Oregon lawmakers approved the study and development of a pilot program eliminating the need for students to pay tuition or take out loans to attend state schools. Instead, students would commit to pay a set percentage of their future earnings.

SALT LAKE CITY — For most students, attending a college or university means choosing between increasingly steep tuition payments now or years of burdensome loan payments later, all with no guarantee of professional sucess.

But an innovative program proposed in the Oregon Legislature could give students another option to pay for continued education, and Utah education officials are paying attention.

Referred to as "Pay Forward, Pay Back," the new plan would provide funds for students to pay their school fees in return for committing to repay a set percentage of their future salary — however large or small that might be — to the state.

According to an article in the New York Times, the specifics of the repayment process have not been finalized, but proponents suggest participating students would pay roughly 3 percent of their salary for 20 years after graduation.

An exploratory bill, which unanimously cleared the Oregon Legislature on Monday, calls for the state's Higher Education Coordinating Commission to study the proposal and design a pilot program before returning to the Legislature for approval.

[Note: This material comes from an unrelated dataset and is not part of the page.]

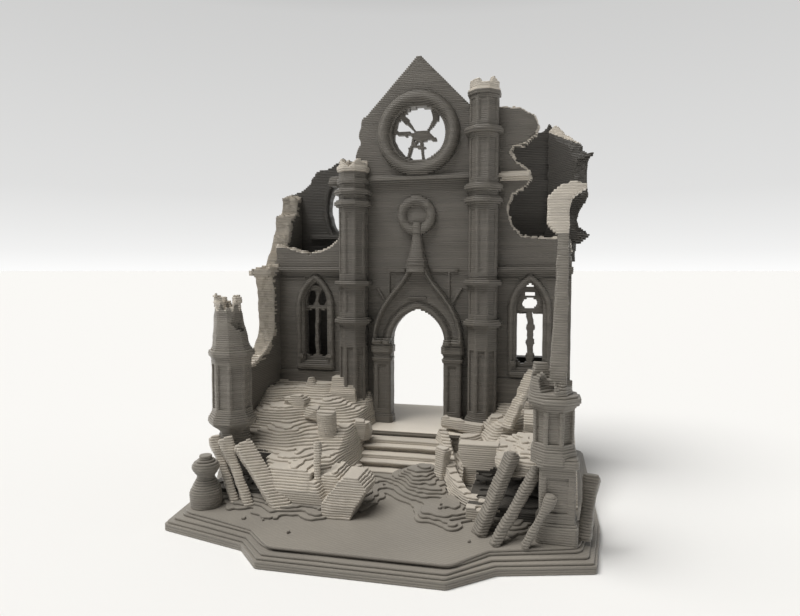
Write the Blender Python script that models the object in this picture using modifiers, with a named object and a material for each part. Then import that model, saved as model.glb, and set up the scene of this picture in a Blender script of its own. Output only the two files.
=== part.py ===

Pamela Silberman, spokeswoman for the Utah System of Higher Education, said Utah education officials do not currently have plans to follow in Oregon's footsteps but added that officials will be interested in studying the successes of the "Pay Forward, Pay Back" program.

"I think that it’s a really interesting idea and that we will be watching how it's implemented, the impact that it has and how it works out over time," Silberman said.

She said the plan raises questions of funding for schools. During the initial years of the program, while students are not paying tuition and repayments have not yet accumulated from graduates, some new state money would be required to avoid cuts at the school level.

"Is the state going to replace that money?" Silberman asked. "That would basically be a budget cut."

Oregon University System spokeswoman Diane Saunders said a pool of money would need to be established by the state to sustain the program until its first graduates begin making repayments.

Saunders emphasized that the bill that passed Monday merely calls for the study of the program's pros and cons, as the proposal itself raises several operational questions, such as what action would be taken with students who do not complete their degrees.

She also said the "Pay Forward, Pay Back" program raises a question of equity, as students who enter higher-earning fields would ultimately pay more for their degrees than their lower-earning peers.

"One student is underpaying for their degree, if you will, and the other is overpaying for their degree," Saunders said.

She said the Oregon University System considers the proposal worthwhile for study, particularly as state funding for higher education has decreased around the country, shifting more of the cost burden to students.

Twenty years ago, Saunders said, state funding in Oregon accounted for roughly 70 percent of a school's operating cost, with students picking up the remaining 30 percent.

Since then, she said, those numbers have flipped, with schools tasked with educating more students with less money and students asked to pay ever-increasing tuition.

"There’s a lot of complexity on the operations side, but it is something we need to take a look at," Saunders said of the "Pay Forward, Pay Back" plan. "We really believe that the traditional funding model is broken in the state. We don’t think there will be another golden age of state funding."

John Curl, director of financial aid and scholarships for the University of Utah, said he was interested in seeing how the pilot program goes, as it will likely answer many of the operational questions presented by the proposal.

But he also said the "Pay Forward, Pay Back" program has the potential, like all social programs, to reach a point where the money leaving the fund is greater than the money coming into it.

"I appreciate very much what they're trying to do to lower the debt of the students or the burden they feel over time," he said. "It just kind of makes me wonder if the numbers will work out."

The Oregon plan comes amid discord in Washington, D.C., on the subject of federally subsidized student loans. Interest rates for new student loans doubled Monday after lawmakers failed to reach an agreement on several proposals to either delay or diminish the schedule rate hike.